If you look at the market from June 6 through 14, you see an up day followed by a down day, followed by an up day. This is the epitome of volatility, but the market didn’t go anywhere. Just look at the chart of the Nasdaq below and you see how there was little change in the value from the close on June 6 through the close on June 14, but the movements in between these two closing prices were all over the board.
Chart 6-18-12


As a buyer of options, such volatility is of little use unless you are daytrading. If you are trying to take advantage of a trend by buying a put or a call, this type of market does more harm than good. Because options have an expiration day, each date that goes by causes an option to lose a little time value.

Investment people express this time decay using the Greek letter theta. The theta measures how much an option will decline in value each day if all other inputs remain constant. A theta reading of -0.05 means that the option will decline in value by five cents each day even if there is no change in the underlying stock.

Let’s look at an option on the PowerShares QQQ Trust (QQQ), an ETF that mimics the movement of the Nasdaq 100. On Thursday, the QQQ closed at 62.36 and on June 6 the ETF closed at 62.54, meaning after six trading days, the QQQ lost 0.18.

Looking at the July 62 strike call on the QQQ, we see the price at the close on Thursday was $1.97. On June 6, this same option was trading at $2.25. In other words, the ETF declined $0.18 while the option declined by $0.28 during the same period.
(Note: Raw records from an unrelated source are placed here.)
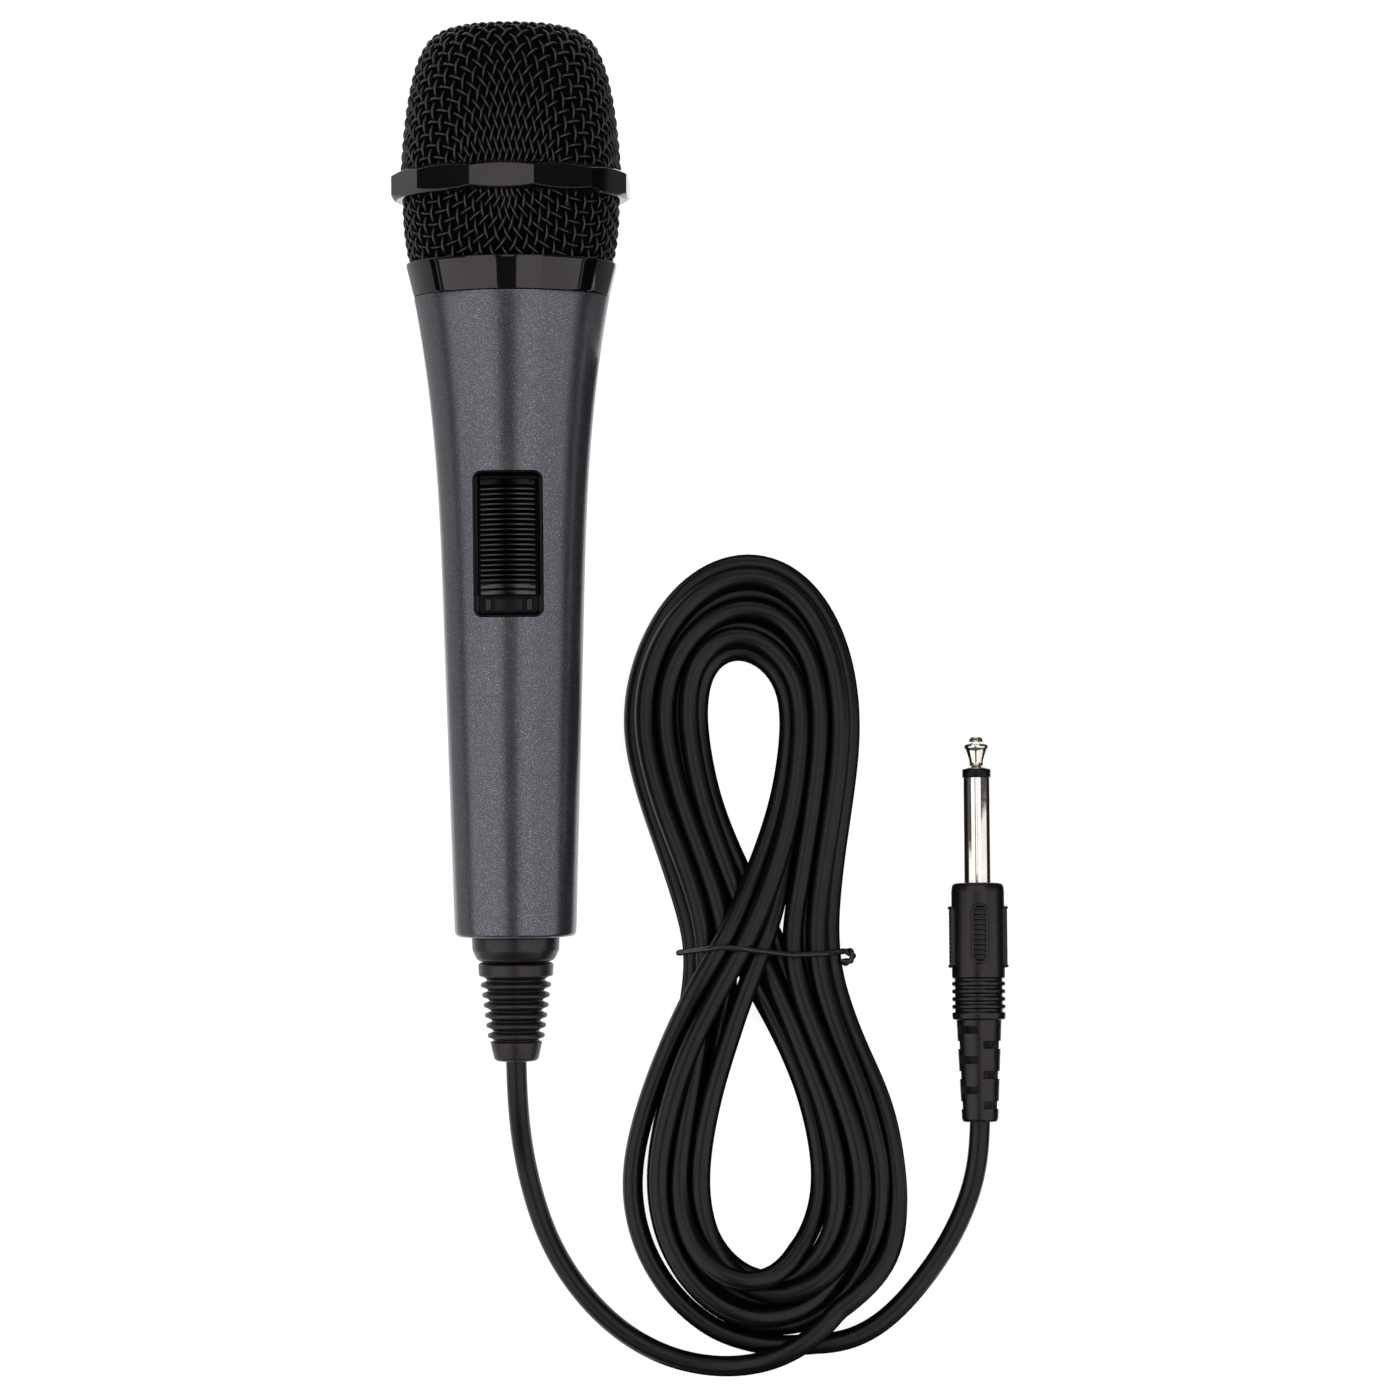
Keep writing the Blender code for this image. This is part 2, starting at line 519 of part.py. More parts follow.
def hank_outline():
    """The coiled cord seen from above: two round ends joined by curves that draw in at the tie."""
    outline = []
    for (x, y, radius), start in ((HANK_TOP, 0), (HANK_BOTTOM, math.pi)):
        steps = [start + math.pi * step / 12 for step in range(13)]
        outline += [(x + radius * math.cos(a), y + radius * math.sin(a)) for a in steps]
        sign = -1 if start == 0 else 1
        far = HANK_BOTTOM if start == 0 else HANK_TOP
        for part in (0.25, 0.5, 0.75):
            pinch = math.sin(math.pi * part) ** 2
            width = (radius * (1 - part) + far[2] * part) * (1 - pinch) + HANK_WAIST[2] * pinch
            middle = (x * (1 - part) + far[0] * part) * (1 - pinch) + HANK_WAIST[0] * pinch
            outline.append((middle + sign * width, y * (1 - part) + far[1] * part))
    return outline


def free_cord(look):
    tube("cord_lead", LEAD_ROUTE, CORD_RADIUS, look["cord"])
    tube("cord_tail", TAIL_ROUTE, CORD_RADIUS, look["cord"])
    hank = prism("cord_hank", hank_outline(), TABLE_GAP, HANK_HEIGHT, look["cord"], None)
    x, y, half = HANK_WAIST
    notch = box_outline(60, 2.4)
    shape_with(hank, prism("tie_notch", notch, -1, TIE_NOTCH, None, None, at=(x, y, 0)), "DIFFERENCE")
    reach = TIE_RADIUS + GAP + 0.2
    low, high = TIE_RADIUS + 2 * TABLE_GAP, HANK_HEIGHT + TIE_RADIUS + GAP
    loop = rounded_rectangle(2 * (half + reach), high - low, 1.0, 3)
    ring = [(x + side, y, (high + low) / 2 + up) for side, up in loop]
    tube("cord_tie", ring, TIE_RADIUS, look["tie"], cyclic=True, detail=1)


def build():
    clear_scene()
    look = all_materials()
    tilt, height, y = resting_pose()
    axis = empty("microphone_axis", at=(0, y, height), tilt=tilt)
    head = empty("head_axis", axis)
    slide = empty("switch_slide_axis", axis)
    coil_axis = empty("diaphragm_axis", axis)
    plug_axis = empty("plug_axis", at=PLUG_PLACE)
    plug_axis.rotation_euler = (0, 0, math.pi)
    handle_shell(look, axis)
    neck_ring(look, axis)
    head_pieces(look, head)
    gasket = [(154.6, 19.4), (154.6, 21.6), (155.8, 21.6), (155.8, 19.4)]
    turned("head_gasket", gasket, look["rubber"], empty("head_rise_axis", axis))
    capsule(look, axis, coil_axis)
    capsule_terminals(look, axis)
    switch_pieces(look, axis, slide)
    tail_pieces(look, axis)
    wiring(look, axis, SLIDER_MIDDLE - SLIDER_TRAVEL / 2)
    plug(look, plug_axis)
    free_cord(look)


build()
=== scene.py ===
"""The looks of a hand-held dynamic microphone, its coiled cord and its plug, built round the CAD frame."""

import math

import bmesh
import bpy
import numpy as np
from mathutils import Matrix, Vector

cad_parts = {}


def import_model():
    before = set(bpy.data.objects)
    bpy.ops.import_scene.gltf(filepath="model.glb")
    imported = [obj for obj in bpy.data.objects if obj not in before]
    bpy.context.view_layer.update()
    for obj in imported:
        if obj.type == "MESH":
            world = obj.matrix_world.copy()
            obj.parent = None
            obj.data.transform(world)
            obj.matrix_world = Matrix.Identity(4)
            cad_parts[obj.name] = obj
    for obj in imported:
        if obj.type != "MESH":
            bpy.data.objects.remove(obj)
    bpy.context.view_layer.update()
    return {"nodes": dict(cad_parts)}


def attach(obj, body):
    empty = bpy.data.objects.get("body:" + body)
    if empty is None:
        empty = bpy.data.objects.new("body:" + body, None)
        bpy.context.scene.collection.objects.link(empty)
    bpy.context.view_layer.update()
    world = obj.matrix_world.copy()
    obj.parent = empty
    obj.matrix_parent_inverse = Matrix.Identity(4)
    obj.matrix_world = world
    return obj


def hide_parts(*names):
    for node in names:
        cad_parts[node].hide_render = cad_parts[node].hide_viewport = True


MM = 0.001

# The microphone's own axis: s runs from the handle's tail to the grille, up is away from the table.
TILT = 0.0768947
AXIS_HEIGHT = 13.9697
AXIS_Y = -91.6336

HANDLE_LENGTH = 148.9
TAIL_RADIUS = 14.1
HANDLE_TAPER = 0.0297
FLARE_START = 80.0
FLARE_GROWTH = 4.2
FLARE_POWER = 2.6
HANDLE_WALL = 1.6

DOME_BASE = 177.8
DOME_TOP = 211.6
DOME_RADIUS = 25.7
DOME_SQUARENESS = 7.0
DOME_TAPER = 0.06
WIRE_RADIUS = 0.3
CRIMP = 0.38

BAND_START = 171.3
BAND_END = 177.5
BAND_FLAT = 27.24
BAND_FLATS = 12
TAIL_START = 0.5

NECK_START = 139.2
NECK_END = 153.8
THREAD_PITCH = 1.5
THREAD_ROOT = 18.05
THREAD_DEPTH = 0.5

SWITCH_MIDDLE = 91.15
BEZEL_SIZE = (15.9, 33.3)
POCKET_SIZE = (13.5, 31.5)
SLIDER_SIZE = (13.1, 26.8)
SLIDER_MIDDLE = 92.7
TRAY_FLOOR = 13.6
BUTTON_UNDERSIDE = TRAY_FLOOR + 0.45

PLUG_AT = (108.0, -44.8, 6.95)
GRIP_RADIUS = 6.2
CORD_RADIUS = 2.4

# The microphone lies rolled a little about its own axis, which shows in its switch and in the band's flats.
ROLL = math.radians(-2.2)

CAMERA_AT = (0.0432, -0.11497, 1.03399)
CAMERA_ROLL = math.radians(0.35)
LENS = 112.63
LIGHT = 1.3
FLOOR_GLOW = 0.9
SHEEN = (1.0, 0.89, 0.95, 1.0)


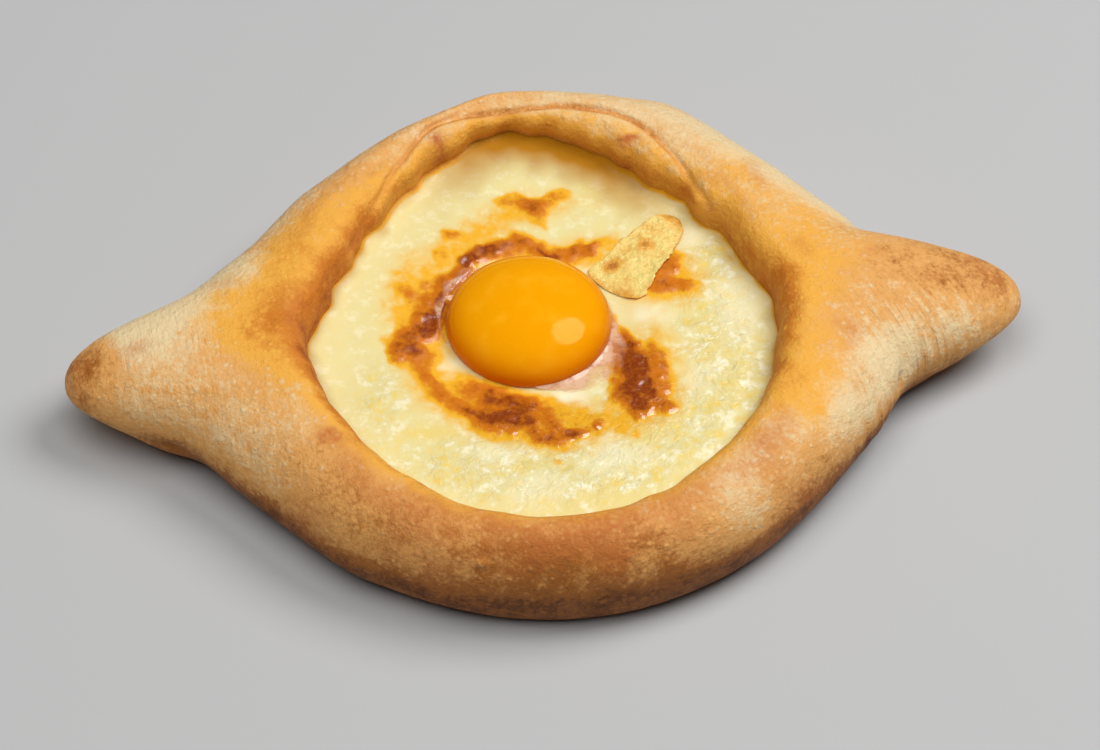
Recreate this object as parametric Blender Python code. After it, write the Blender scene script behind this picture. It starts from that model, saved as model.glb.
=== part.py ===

That 10-cent difference can be attributed to time decay. The theta as of Thursday on the July 62 Call is -0.03, meaning that if the price of the QQQ doesn’t change over the next five days, the option will decline by $0.15.

In other words, if the market were to repeat the pattern over the next six trading sessions that it went through from June 7 through June 14, the July 62 Call on the QQQ would decline by almost 10% while the underlying ETF would hardly change at all.

During the period from June 7 through June 14, the option traded as high as $2.46 and as low as $1.66. So you would have had to time your entry and your exit almost perfectly down to a 30-minute window to make a decent return. This is not the kind of volatility most option traders are looking for and it is certainly not what I look for in my Cabot Options Trader recommendations.

To further explain volatility, a 50 stock that goes up by 0.25 every day would have an implied volatility of zero, yet it would be gaining 0.5% every day. Over a 10-day period, the stock would gain 5%. I would much rather buy calls on a stock like this than buy calls on the QQQ during a period like we saw from June 7 through June 14.

Volatility isn’t necessarily an option trader’s friend.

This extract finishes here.